To begin with, let's first import the modules we will use:
import os
import torch
import torchani
import ase
import importlib_metadata
import numpy as np
import time
from ase.md.langevin import Langevin
from ase.io.trajectory import Trajectory
from ase import units
from ase.optimize.fire import FIRE as QuasiNewton
from ase.md.nvtberendsen import NVTBerendsen
from ase.md.nptberendsen import NPTBerendsen
from ase.md.npt import NPT
from ase.md import MDLogger
from ase.io import read, write
from ase.optimize import BFGS, LBFGS
from ase.io.vasp import write_vasp_xdatcar
from ase.build import make_supercell
from ase.md.velocitydistribution import MaxwellBoltzmannDistribution
from ase.cell import Cell
from ase.io.vasp import read_vasp
from ase.io.vasp import write_vasp
from ase.io.xyz import write_xyz
###############################################################################
try:
path = os.path.dirname(os.path.realpath(file))
except NameError:
path = os.getcwd()
const_file = os.path.join(path, './model/ani-1xnr/rHCNO-5.2R_32-3.5A_a8-4.params') # noqa: E501
consts = torchani.neurochem.Constants(const_file)
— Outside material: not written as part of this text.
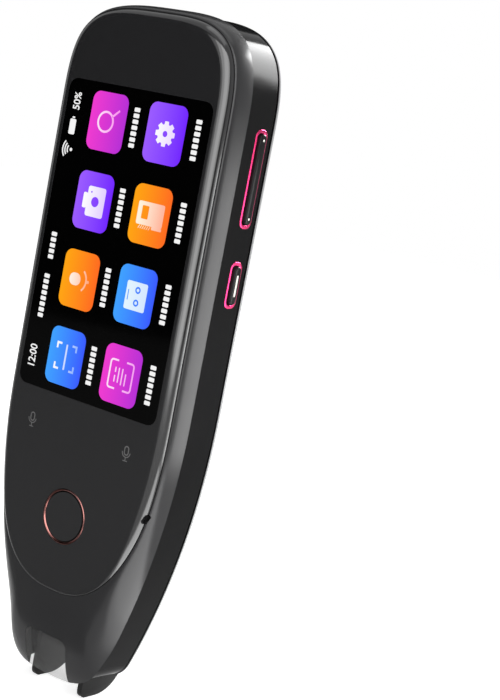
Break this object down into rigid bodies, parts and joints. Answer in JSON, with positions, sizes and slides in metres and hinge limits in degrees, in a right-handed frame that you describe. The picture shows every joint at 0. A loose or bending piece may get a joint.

aev_computer = torchani.AEVComputer(**consts)
sae_file = os.path.join(path, './model/ani-1xnr/sae_linfit.dat') # noqa: E501
energy_shifter = torchani.neurochem.load_sae(sae_file)
def printenergy(a=supercell): # store a reference to atoms in the definition.
"""Function to print the potential, kinetic and total energy."""
epot = a.get_potential_energy() / len(a)
ekin = a.get_kinetic_energy() / len(a)
vol = a.get_volume()
print('Energy per atom: Epot = %.3feV Ekin = %.3feV (T=%3.0fK) Etot = %.3feV Vol = %.3f' % (epot, ekin, ekin / (1.5 * units.kB), epot + ekin, vol))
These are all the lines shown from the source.